Some parts of the USA are hot enough, the AC is duplicated or triplicated. In the event that the AC dies in one "zone", the people in the house "evacuate" to the side of the house with the working air conditioning. It's a bit like living on Mars.

HVAC people work long hours in summer. Up for 8AM in the morning (or as early as consumers would allow), heading home at 10PM. That means five days a week of 14 hours. That's because they're banging in new installs, and they try to schedule two installs a day, and they get pissed if the morning install takes too long and that makes the afternoon install go forever. In heating season, there's still work, but not 14 hours worth. They can fit just the heat in winter (if there is a heat exchanger failure and it's leaking CO), and wait until summer to finish the install and put in the AC components. It's hard to do a refrigerant fill when it's cold outdoors.

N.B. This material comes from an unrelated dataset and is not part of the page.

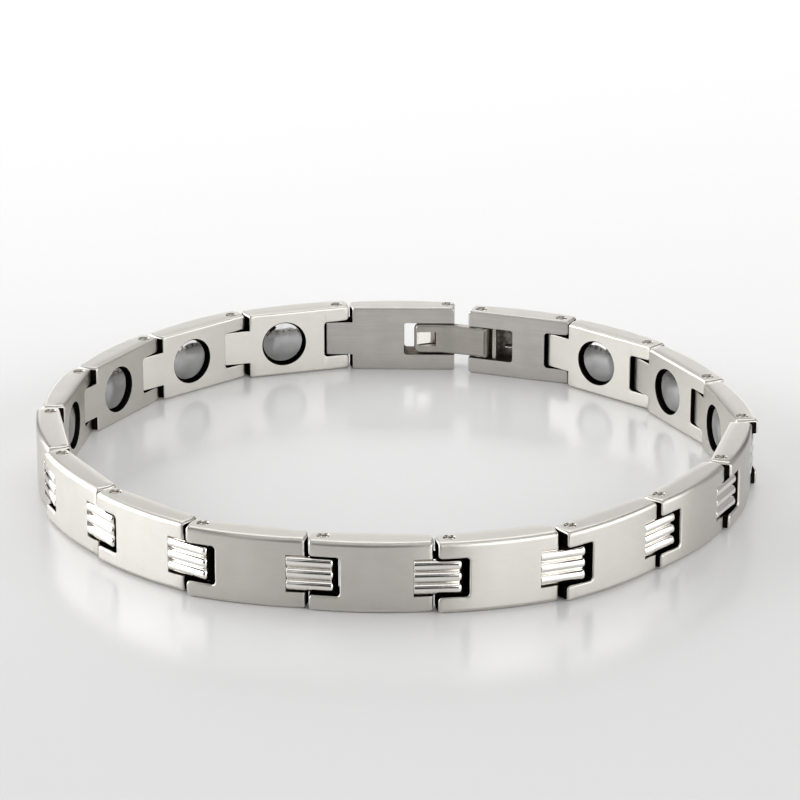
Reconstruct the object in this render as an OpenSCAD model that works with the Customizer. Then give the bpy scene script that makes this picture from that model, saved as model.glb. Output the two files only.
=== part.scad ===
// Magnetic link bracelet, closed into a loop that stands on the lower edge of its band.
// A link has two ears at its rear end and a ribbed tongue at its front end. Each tongue turns
// on a plain pin between the ears of the next link, and a magnet lies in the inner face.
// The links run counter-clockwise seen from above, and two clasp links close the loop.
// In a link's own frame X runs forwards along the band from the pin in its ears, Y points to
// the wrist and Z is up. All lengths are in millimetres.

/* [Band] */
// Distance between the two pin axes of a link
link_pitch = 11.5; // [10.5:0.1:15]
// Height of the band as it stands, which is its width on the wrist
band_width = 7; // [6:0.1:11]
// Thickness of every link at its two ends
end_thickness = 2.2; // [2.1:0.05:3.2]
// Radius of the outer face along a link
outer_radius = 34; // [24:1:70]
// Corner radius of a link seen from outside
corner_radius = 0.35; // [0.1:0.05:0.6]
// Rounding of the long outer edges
edge_round = 0.35; // [0.1:0.05:0.5]
// Chamfer of the outer edge at both ends of a link
end_chamfer = 0.2; // [0.05:0.05:0.4]

/* [Hinges] */
// Diameter of the pins
pin_diameter = 1; // [0.7:0.05:1.1]
// Radial clearance of every pin in its bore
pin_clearance = 0.05; // [0.02:0.01:0.08]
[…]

Only the R2000 homes here have air-to-air heat exchangers. The windows don't open. To get fresh air, an air handler brings in fresh cool air, and as the stale house air leaves the house, the heat from it is transferred into the inlet air. These can be relatively large boxes in the basement, so you don't end up with a lot of storage area in the basement, and there is a lot of HVAC equipment down there. All done for bragging rights. The one good part of the R2000 program, is some of the techniques were inherited in ordinary home construction (acoustic sealant and plastic sheeting around electrical boxes in walls for example, no cold air leakage). Not too many people would necessarily buy into the double-glazed-windows-that-don't-open.

Paul

Reply to
Paul

If you have a well insulated house in the UK, just how often would you need air-con?

Reply to
Dave Plowman (News

The US is a bit like the UK. Why insulate a house (making it cost a lot more) when energy is cheap enough to cool it? Rather like their excessively large engined cars.